Ancora una volta il premierato torna ad infiammare la politica. Come prima, più di prima. La premier lo considera la madre di tutte le riforme; la Schlein, al contrario, ritiene che, con essa, si voglia colpire al cuore la Costituzione. Tra maggioranza e opposizione non si usa il fioretto, ma la spada.
Sorprende l’acquiescienza di Lega e Forza Italia. Questa riforma è mirata contro di loro, più che contro la sinistra che, un domani, in caso di nuovo orientamento dei cittadini, potrebbe a sua volta avvantaggiarsene. Un premier eletto direttamente dal popolo supera il bisogno di coalizione, Salvini e Tajani conterebbero meno di zero, messi in um angolo per cinque anni, senza più possibilità di giochettti, truccherti, spiazzamenti.
Questa riforma deve passare, sostiene la Meloni. Per il bene del Paese. Noi crediamo che non s’ha fare, replica la segretaria del Pd. Non c’è dubbio che il presidente del Consiglio gioca a riguardo molte delle sue carte. Lo ha ribadito appena ha preso possesso di Palazzo Chigi. Ne fa una questione di principio. Ha cercato prima con il dialogo a trovare un accordo con i dem e le altre forze di opposizione. Ha avuto come risposta un no netto e allora adesso con i numeri che le danno ragione in Parlamento continua la sua battaglia.

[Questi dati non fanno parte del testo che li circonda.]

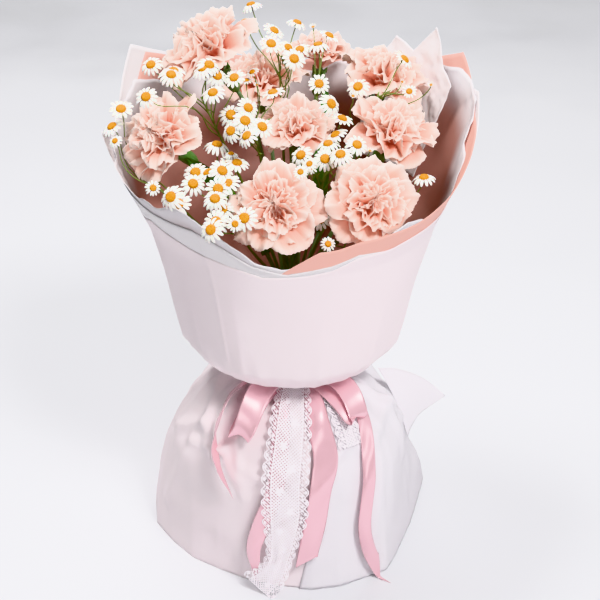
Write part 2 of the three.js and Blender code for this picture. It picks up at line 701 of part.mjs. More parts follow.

In ultima analisi, si farà ricorso al referendum. Pericoloso come lo fu per Matteo Renzi. Ma la Meloni è ottimista, si augura che il popolo italiano la segua ancora come alle politiche del 2022. Se non fosse così? Giorgia dovrebbe capire perché, per quale ragione chi è andato al voto le ha dato torto. Conseguenze inevitabili?
Previsioni difficili, inutile fare pronostici. Questo esecutivo è certo che governerà cinque anni, tutto il tempo della legislatura. Ma l’opposizione non le renderà la vita facile e proprio sul premierato pensa che Giorgia trovi la buccia di banana che la faccia scivolare per poi perdere.
Al suo arco, la segretaria dem ha una freccia che potrebbe far molto male. Si chiama Quirinale e chi è contro il premierato ritiene che questa riforma tolga potere al capo dello Stato e porti dritto ad una autocrazia. “Per carità”, sostiene Elly. “Abbiamo già passato tanti guai con Benito Mussolini”. Dal canto suo, Giorgia e la Casellati (prima firmataria dell’iniziativa) non la pensano allo stesso modo. “Non saranno toccati i diritti e i doveri del presidente della Repubblica. Vogliamo solo che il governo abbia maggiore stabilità e che sia il popolo a scegliere chi dovrà sedere a palazzo Chigi”.
Il partito democratico, con i suoi massimi esponenti, accusano la maggioranza di aver voluto riaprire proprio adesso questo delicato problema. Si è alla vigilia della competizione europea, si va alla ricerca di strade che possano portare voti e quindi alla vittoria. In parole semplici, una sfida dove è permesso qualsiasi colpo. Perciò dalla maggiotanza si risponde con uguale cattiveria. “Non parliamo di europee e di aiuti che la sinistra può ricevere. L’ultimo è sotto gli occhi di tutti: la crisi della regione Liguria di cui gli inquirenti si sono ricordati con molti mesi di ritardo”.
Non si esagera quando si scrive che questa sarà la battaglia principale subito dopo il voto per un posto nel Parlamento europeo. Non è escluso che anche prima di quella data fra le forze poltiche ci sarà uno scontro duro. Sono previsti decine di emendamenti: tutto ciò significa una serie di ostacoli che cercheranno di rimandare alle calende greche la discussione finale con il voto (scontato) e infine il referendum.
Gli esponenti del governo trasecolano, non comprendono tutta questa astiosità nei confronti di una riforma che, sostengono loro, renderebbe più solido il governo, solo un bene per il futuro del Paese. Eccola dunque la situazione che si profila. I guai dell’Italia non sono pochi, molti dei quali urgenti. Eppure non si riesce mai a trovare un denominatore comune che possa far crescere il Paese dando al popolo quella tranquillità che merita.